In this context, Howard’s garden city principles and the ideas they are based on look more robust than ever when we consider the weaknesses in a number of our systems and the assumptions which are being tested and found wanting in the response to the pandemic.
Letchworth Garden City is itself in the process of developing a new urban neighbourhood on the northern edge of the town. As I’ve reported on in previous blogs the masterplanning for this is being done following a design competition won by EcoResponsive Environments. The way that food will be integrated into the design and stewardship of the neighbourhood is a key theme that the masterplanners have really engaged with in their winning design proposals.

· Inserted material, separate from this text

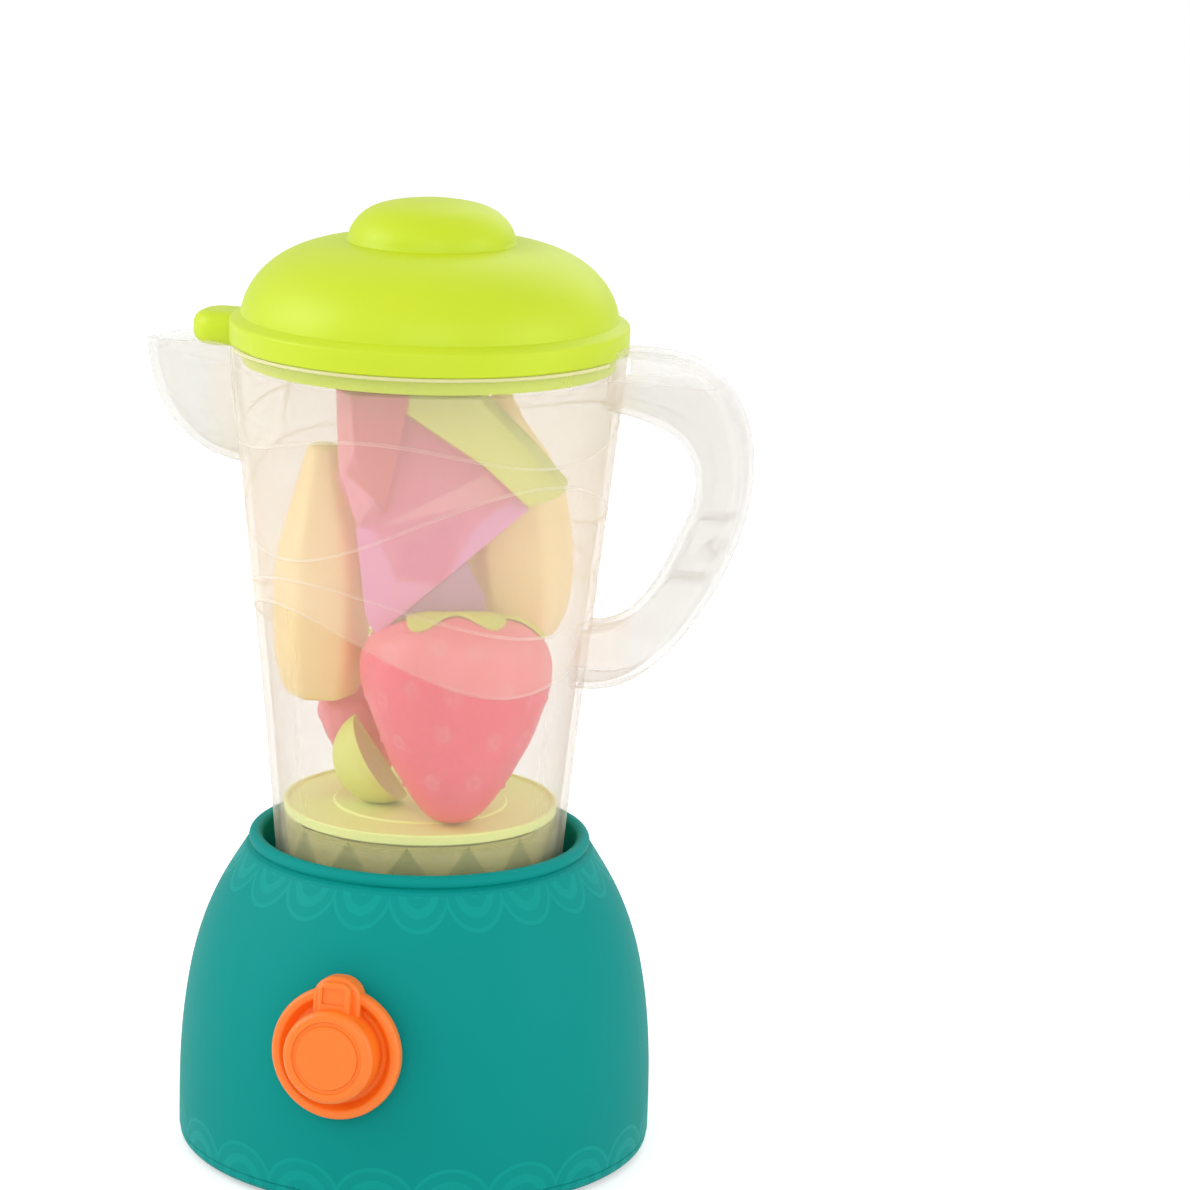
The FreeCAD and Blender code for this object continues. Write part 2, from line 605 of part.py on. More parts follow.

This offers us a chance to see how applied approaches in keeping with Ebenezer Howard’s principles – on food and other aspects – can help on the issues the pandemic is throwing in to sharp relief.
Additionally, work Letchworth is doing through a City Team working on the EdiCitNet international research project on food centred approaches to placemaking is also going to offer us valuable lessons. Similarly, work by our Garden City Scholar on Letchworth’s food economy which I have previously blogged about also offers us some great learning points in this area.
If we are to find some silver linings from this really difficult time, let some of these be about ensuring we take seriously Howard’s insights in making new places in future and remaking our existing ones. In both cases this will make us better able to act positively and equitably – and more resilient – in the face of climate change related shocks we know are coming our way.
A final note: There is much more about Barry Parker including his housing and place designs too in Vicky Axell’s lovely book about Parker which can be bought from The Letchworth Garden City Heritage Foundation.